The decision prompted calls by abortion rights advocates for someone “to pick up the torch” in providing reproductive health services.
“While many anti-choice organizations may claim this as a victory, no person’s death at the hands of an extremist should be considered as such,” said Marla Patrick, state coordinator for the Kansas National Organization for Women.
“Our dedication to safe and legal abortion services remains unwavering,” Patrick said.
Tiller, whose clinic provided late-term abortions, was fatally shot May 31 while serving as an usher at his Wichita church. Anti-abortionist Scott Roeder, 51, is being held in Sedgwick County on charges of first-degree murder and aggravated assault in Tiller’s death.
Gap in services
Planned Parenthood of Kansas and Mid-Missouri said the closure of Tiller’s Women’s Health Care Services “creates a significant gap in access for women and families in Kansas — no one is providing that service between Kansas City and Denver.”
In 2008, a total of 10,642 abortions were performed in Kansas; 323 were at 22 weeks or more gestation, according to state records.
Nancy Northup, president of the Center for Reproductive Rights, said the closing of Tiller’s clinic will be a problem for women.
“Persistent harassment including violence, threats and intimidation, and legal restrictions on abortion, deter new doctors from entering the field and force skilled physicians out.
“The Center for Reproductive Rights hopes that other doctors will be brave enough to come forward and continue Dr. Tiller’s critical work of providing services to women,” Northup said.
Continue the probes
In a statement, Kansans for Life, which opposes abortion rights, said of Tiller’s Women’s Health Services in Wichita, “This facility was on the verge of being closed by the Kansas State Board of Healing Arts, so it is especially tragic that Tiller was murdered.”
KFL was referring to allegations made in a disciplinary petition filed by a panel of the Healing Arts Board.
The allegations were that Tiller failed to get referrals for late-term abortions from an independent physician, as required by law.
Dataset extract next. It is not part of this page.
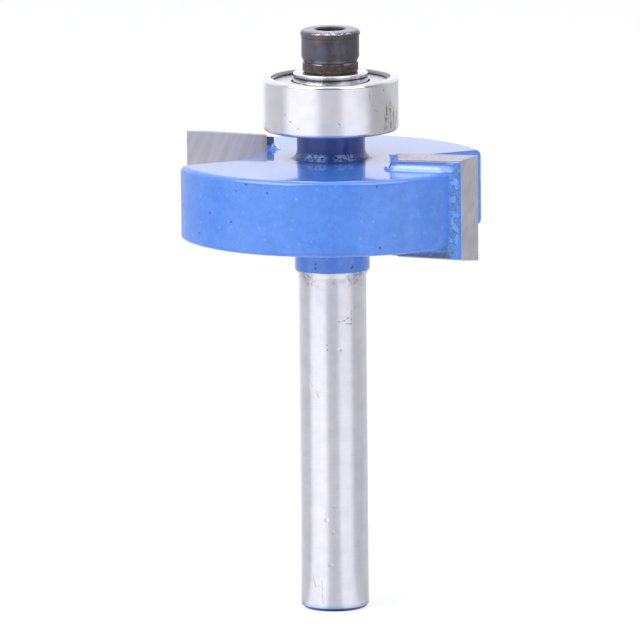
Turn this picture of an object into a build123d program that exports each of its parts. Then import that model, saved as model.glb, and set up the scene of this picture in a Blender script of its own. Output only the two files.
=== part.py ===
from build123d import *
from math import acos, asin, cos, degrees, pi, radians, sin, sqrt, tan
import os

# A bearing-guided rabbeting bit for a router, standing on the flat end of its shank.
# Lengths are in millimetres and angles in degrees. The origin is on the tool's axis at the
# shank's end, +Z runs up the axis to the screw, and both cutting faces are parallel to XZ.
# Seen from above the tool turns counter-clockwise.

# Shank and the thicker collar that joins it to the disc
shank_diameter = 6.35
shank_length = 31.7
shank_end_chamfer = 0.3
collar_diameter = 7.08
collar_chamfer = 0.6
collar_length = 3.9

# Disc, which the two chip gullets turn into two lobes
rim_diameter = 29.2
disc_thickness = 7.1
rim_rounding = 0.5
gullet_wall_offset = 7.0
gullet_corner_offset = 2.85
gullet_back_angle = 45.0
gullet_fillet = 2.0

# Carbide tips, brazed into pockets in the body
tooth_count = 2
cutting_diameter = 31.75
cutting_face_offset = 3.76
tip_thickness = 2.0
tip_height = 9.9
tip_inner_offset = 7.5
end_relief_angle = 7.0
dish_angle = 1.0
radial_clearance_angle = 14.5
inner_end_slant = 22.0

# Steel web behind each tip and post at its inner end
web_thickness = 0.35
post_width = 0.7
web_set_back = 0.12
web_fillet = 0.7

# Neck and pilot spigot that carry the bearing
neck_diameter = 6.4
neck_height = 2.7
neck_fillet = 0.8
spigot_clearance = 0.012
spigot_set_back = 0.2
spigot_chamfer = 0.2

# Shielded ball bearing
bearing_bore = 4.762
bearing_outer_diameter = 12.7
bearing_width = 4.978
bearing_corner = 0.35
bore_corner = 0.15
ball_count = 7
ball_diameter = 2.381
ball_sides = 12
raceway_play = 0.05
shoulder_height = 0.42
shield_seat_depth = 0.62
shield_seat_step = 0.4
shield_thickness = 0.25
shield_play = 0.15
shield_rim_clearance = 0.02
snap_wire_diameter = 0.26
snap_wire_gap = 50.0
cage_strip_thickness = 0.2
cage_play = 0.07
cage_width = 0.8

# Washers and the screw that hold the bearing on
flat_washer_outer_diameter = 7.0
flat_washer_bore = 3.2
flat_washer_thickness = 0.5
flat_washer_edge = 0.1
spring_washer_outer_diameter = 5.2
spring_washer_bore = 3.1
spring_washer_thickness = 1.0
spring_washer_edge = 0.15
spring_washer_slot = 0.25
spring_washer_slot_angle = 30.0
spring_washer_slot_turn = 150.0
thread_diameter = 3.0
thread_clearance = 0.02
thread_length = 8.0
thread_end_chamfer = 0.35
tapped_depth = 7.6
drill_point_angle = 118.0
head_diameter = 5.42
head_lip_diameter = 5.6
head_lip_height = 0.65
head_height = 3.0
head_top_rounding = 0.4
head_foot_chamfer = 0.2
head_foot_chamfer_height = 0.45
hex_across_flats = 2.5
hex_depth = 1.6
hex_mouth_chamfer = 0.12
hex_turn = -12.6

# Heights along the axis
disc_bottom = shank_length + collar_length
disc_top = disc_bottom + disc_thickness
disc_middle = (disc_bottom + disc_top) / 2
bearing_bottom = disc_top + neck_height
bearing_middle = bearing_bottom + bearing_width / 2
bearing_top = bearing_bottom + bearing_width
spring_washer_bottom = bearing_top + flat_washer_thickness
head_bottom = spring_washer_bottom + spring_washer_thickness
head_top = head_bottom + head_height

# Radii and offsets that follow from the sizes above
shank_radius = shank_diameter / 2
collar_radius = collar_diameter / 2
rim_radius = rim_diameter / 2
cutting_radius = cutting_diameter / 2
neck_radius = neck_diameter / 2
bore_radius = bearing_bore / 2
spigot_radius = bore_radius - spigot_clearance
ring_radius = bearing_outer_diameter / 2
ball_radius = ball_diameter / 2
pitch_radius = (bore_radius + ring_radius) / 2
raceway_radius = ball_radius + raceway_play
inner_land_radius = pitch_radius - raceway_radius + shoulder_height
outer_land_radius = pitch_radius + raceway_radius - shoulder_height
shield_seat_radius = outer_land_radius + shield_seat_step
thread_radius = thread_diameter / 2
tapped_radius = thread_radius + thread_clearance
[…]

Tiller denied the allegations, and had been earlier cleared of similar charges by a Sedgwick County jury.
If the full Healing Arts board had agreed with the allegations against Tiller, his medical license could have been revoked or suspended, but a hearing on that case had not yet been scheduled when Tiller was slain.
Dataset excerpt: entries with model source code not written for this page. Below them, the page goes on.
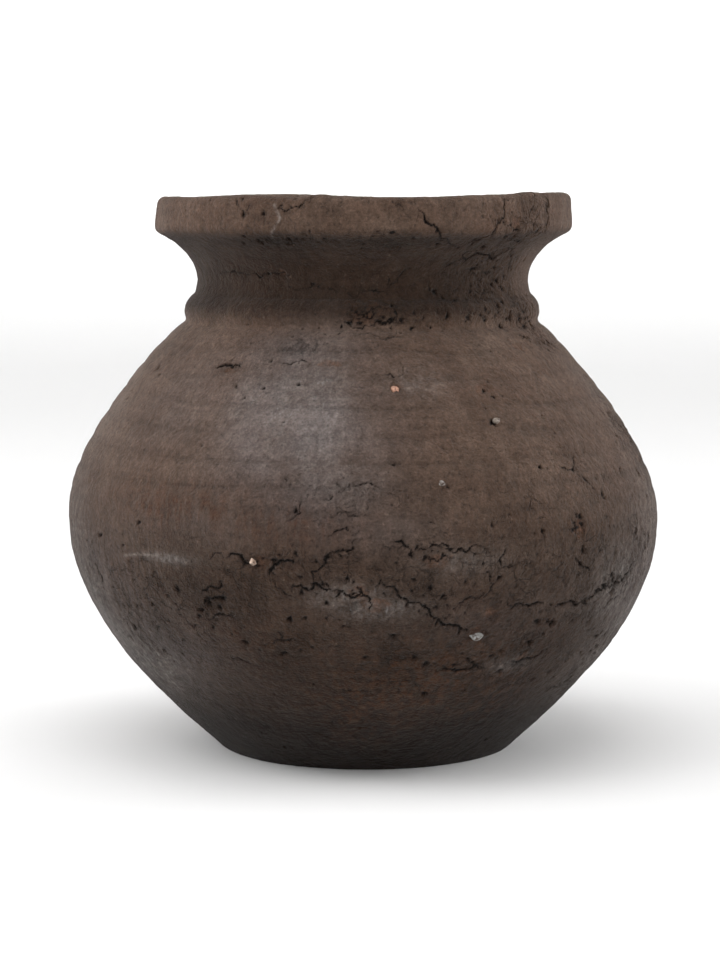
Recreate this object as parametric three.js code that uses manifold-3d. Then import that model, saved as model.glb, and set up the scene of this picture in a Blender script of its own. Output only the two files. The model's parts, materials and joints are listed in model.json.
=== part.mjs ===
// A coil-built jar of coarse, smoke-darkened earthenware: a narrow flat foot, a wide belly, a ridged
// shoulder, a short waisted neck and a thick turned-out rim. Millimetres, +Z up, with the origin at the
// centre of the foot. Each section of clay that the potter adds is a solid of its own, and so is each
// large grain of grit that shows in the wall.
import * as THREE from "three";
import { mergeVertices } from "three/addons/utils/BufferGeometryUtils.js";
import Module from "manifold-3d";

// Driving dimensions
const HEIGHT = 328;
const FOOT_RADIUS = 88;
const BELLY_RADIUS = 176;
const BELLY_HEIGHT = 141; // of the widest point
const COLLAR_FOOT = [104.5, 256]; // radius and height where the shoulder ends
const COLLAR_TOP = [99.5, 270]; // radius and height where the neck starts
const COLLAR_CREST = 109; // radius that the collar's round outer face is pulled towards
const RIM_RADIUS = 123.8;
const RIM_FOOT = 307.5; // height of the rim's lower edge
const MOUTH_RADIUS = 110; // inside the lip

const WALL = 11; // thickness of the clay, square to the outside
const FLOOR = 12; // thickness of the slab
const FLOOR_RADIUS = 80; // inside the pot, where the floor starts to curve up
const COIL_SWELL = 0.6; // how far a shoulder coil stands out between its two seams
const LIP_ROUND = 4; // rounding of the lip's edges

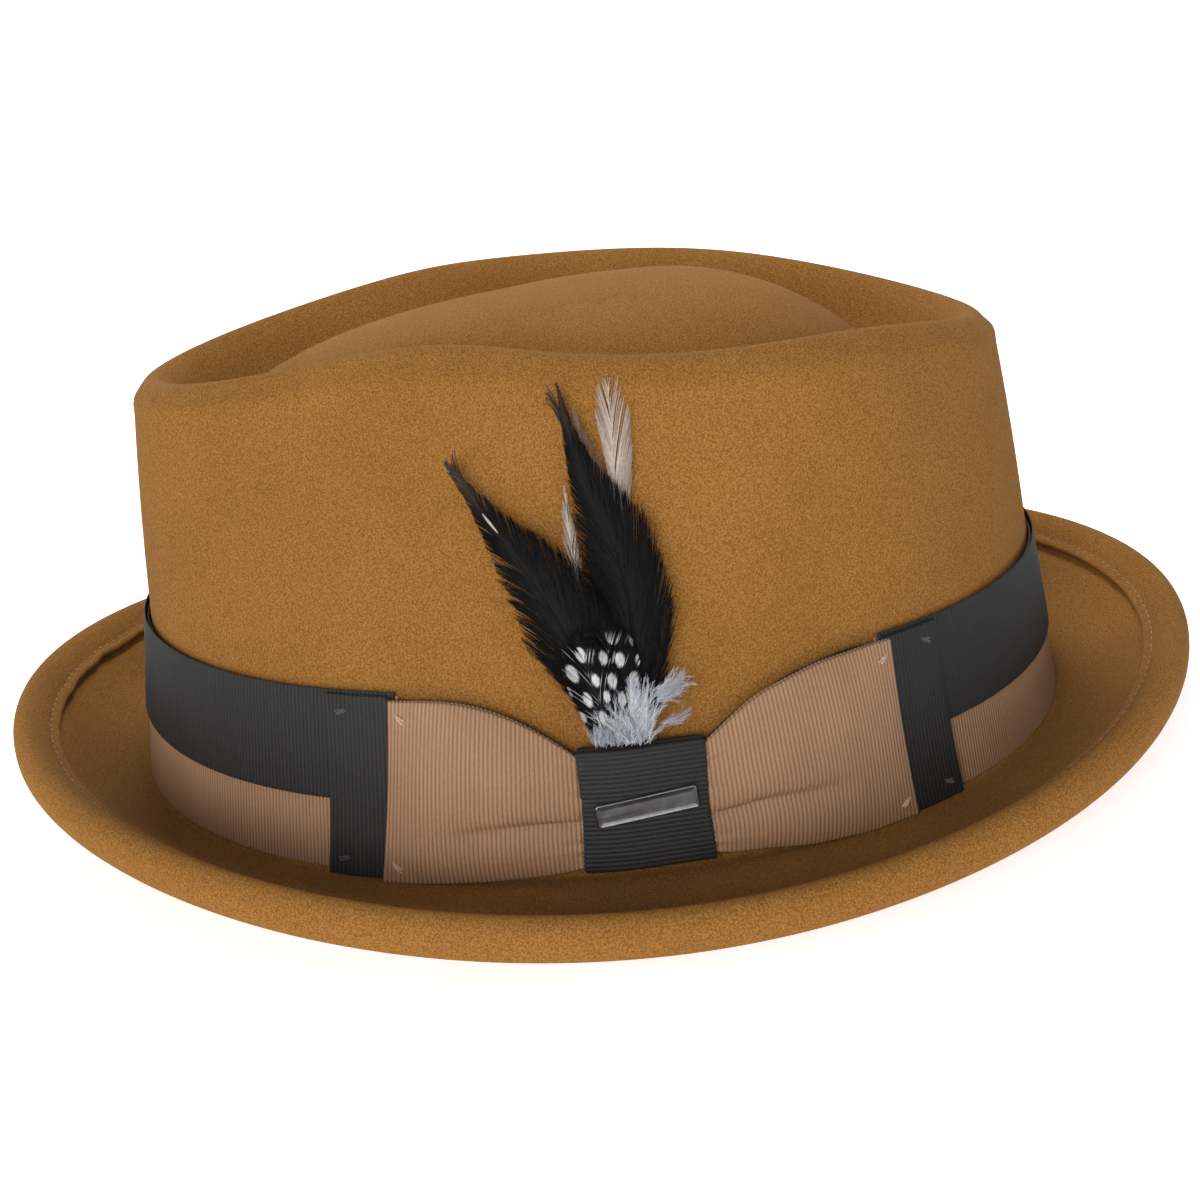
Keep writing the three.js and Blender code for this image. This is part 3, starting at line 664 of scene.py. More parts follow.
def stitches(name, centres, ahead, up, length, width, slot, node, sink=0.35):
    """A row of short sewn stitches: each dives into the cloth at its two ends."""
    t = np.linspace(-1, 1, 7)[None, :, None]
    dip = -sink * t**4
    paths = centres[:, None] + ahead[:, None] * t * length / 2 + up[:, None] * dip
    wide = np.broadcast_to(width / 2 * (1 - 0.35 * t[0, :, 0] ** 2), paths.shape[:2])
    points, faces = strands(paths, wide, wide, np.broadcast_to(up[:, None], paths.shape), 6)
    add_piece(name, points, faces, slot, node)


def make_welt_stitches():
    count = 260
    a = (np.arange(count) + rng.uniform(-0.12, 0.12, count)) / count * TURN
    wrinkle = roll_wrinkle(a) * 0.8
    reach = roll_radius(a) + CHANNEL[0] + WRINKLE_OUT * wrinkle
    centres = place(a, reach, roll_level(a) + CHANNEL[1] + 0.12 + WRINKLE_UP * wrinkle)
    b = a + 0.01
    ahead = unit(place(b, roll_radius(b), roll_level(b)) - place(a, roll_radius(a), roll_level(a)))
    up = unit(np.array([0, 0, 1.0]) - facing(a) * 0.5)
    stitches("brim_edge_stitches", centres, ahead, up, 2.0, 0.34, "felt_thread", "brim_edge_thread")


make_felt()
make_welt_stitches()


# ---- ribbons ------------------------------------------------------------------------------------
def across_steps(width, inner):
    """Positions across a ribbon, close together at its woven edges."""
    edge = np.array([0, 0.12, 0.3, 0.6, 1.1])
    return np.concatenate([edge, np.linspace(1.1, width - 1.1, inner)[1:-1], width - edge[::-1]])


def ribbon(name, lay, length, width, pitch, slot, node,
           inner=9, thick=0.3, rib=0.18, per=5):
    """A woven ribbon: lay(u, v) gives its middle surface at u along it and v across it, in mm.
    Real ribs run across it, and its two edges end in the weft's small turned loops."""
    along = np.linspace(0, length, int(length / pitch * per) + 1)
    across = across_steps(width, inner)
    u, v = np.meshgrid(along, across, indexing="ij")
    ridge = np.abs(np.sin(math.pi * u / pitch)) ** 0.75
    rim = np.minimum(v, width - v)
    loop = 0.16 * (ridge - 0.5) * (1 - ease(rim / 0.5)) * np.where(v < width / 2, -1, 1)
    middle = lay(u, v + loop)
    normal = grid_normals(middle)
    body_share = 0.25 + 0.75 * ease(rim / 0.3)
    half = (thick / 2 + rib * (ridge - 0.5)) * body_share
    points, faces = shell(middle + normal * half[:, :, None], middle - normal * half[:, :, None])
    uv = np.stack([u, v], -1)
    return add_piece(name, points, faces, slot, node, uv=np.stack([uv, uv]))


# How far each layer lies off the wall.
TAN_OFF = GAP
DARK_OFF = TAN_OFF + RIBBON + GAP
UNDER_OFF = DARK_OFF + RIBBON + GAP
WING_OFF = UNDER_OFF + RIBBON + GAP
# The band's two ends stop a little short of the wings' tips, and so are hidden under them.
BAND_END_FRONT = WING_FRONT - 1.5
BAND_END_BACK = WING_BACK - 1.5
BAND_LENGTH = GIRTH - BAND_END_FRONT - BAND_END_BACK


def make_band(name, h0, h1, off, fold, pitch, slot, node, seed):
    start = BAND_END_BACK + fold
    length = BAND_LENGTH - 2 * fold

    def lay(u, v):
        slack = 0.1 * wander(u * TURN / GIRTH, (5, 14), seed)
        return on_wall(start + u, h0 + v + slack * 0.8, off + RIBBON / 2 + 0.05 * slack)

    piece = ribbon(name, lay, length, h1 - h0, pitch, slot, node, 7)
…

Kristi Pankratz, a spokeswoman for the Healing Arts Board, said the agency will close the petition in the Tiller case.
“With the death of Dr. Tiller there is no action to go against his medical license,” she said.
The allegations before the Healing Arts Board involved 11 late-term abortions in 2003 to patients aged 10 through 18.
Kansans for Life called on the board to revoke the medical licenses of other doctors who worked at the clinic. But Pankratz said there were no disciplinary petitions filed against those physicians.